In the large meeting room, Leo Skrzpek, of Swan Ave., asked McGarry to disallow the people who had entered the building while the vote was held open.
“People were walking in and getting a ticket, how did they know about the green tickets?” Skrzpek asked.
With increasing volume, audience members who objected to the addition of voters who had not voted in the original count, shouted at McGarry.
Speaking into the microphone, Reemsnyder sternly told one female audience member who raised objections to take her seat with the reminder, “This is a town meeting.”
Addressing the same audience member, McGarry said, “I am the moderator and if you don’t take your seat I’m going to have someone take you out until you can control yourself.”
A Second Vote
After a few moments, waiting for the audience to settle, McGarry asked for another vote on the bridge appropriation. “All those in favor, raise your hands.”
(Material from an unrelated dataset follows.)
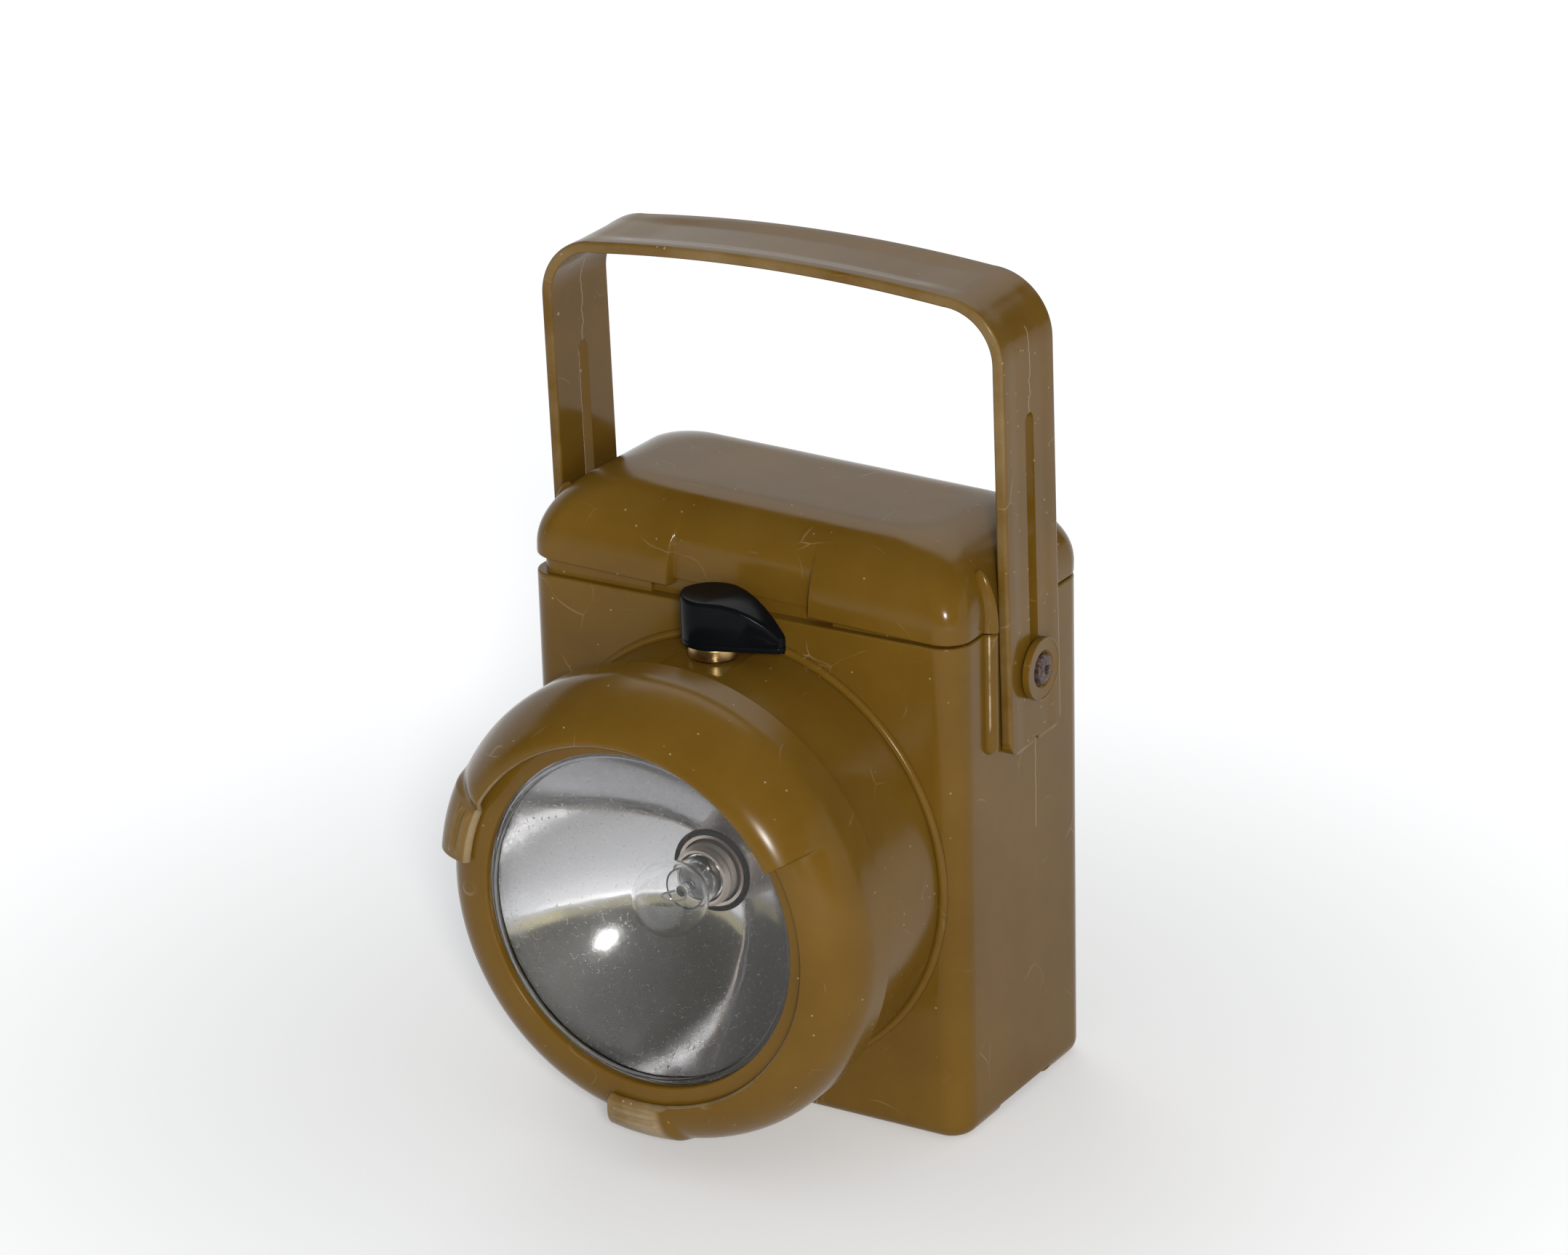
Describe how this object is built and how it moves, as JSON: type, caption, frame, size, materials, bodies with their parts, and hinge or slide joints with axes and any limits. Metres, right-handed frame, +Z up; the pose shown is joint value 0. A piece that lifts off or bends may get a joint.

Dave Roberge, Fire Marshall of Old Lyme, counted the raised hands, but some audience members began to shout again, asking how people who were not part of the original vote could vote in the recount.
“It’s a public meeting and anybody has the right to arrive at a public meeting whenever they want,” McGarry responded. “That’s it.”
Roberge, who said he counted 42 people in the room before the vote, now counted 31 raised hands for the appropriation and 19 against, for a total of 50.
“The motion is carried,” McGarry said and asked for a motion to adjourn the meeting.
By phone after the meeting, Heidi Dinino-Fields, who owns property on Hartford Ave., said holding the vote open and allowing more voters to join in reflected governmental voter fraud.
“It was definitely a no vote, [Reemsnyder] knew we were all residents,” said Dinino-Fields, who said the Board of Selectmen and others texted their friends to come in during voter verification. “And you can’t do a do-over vote. She should be investigated thoroughly, it was disgusting and disgraceful. Do our votes really matter?”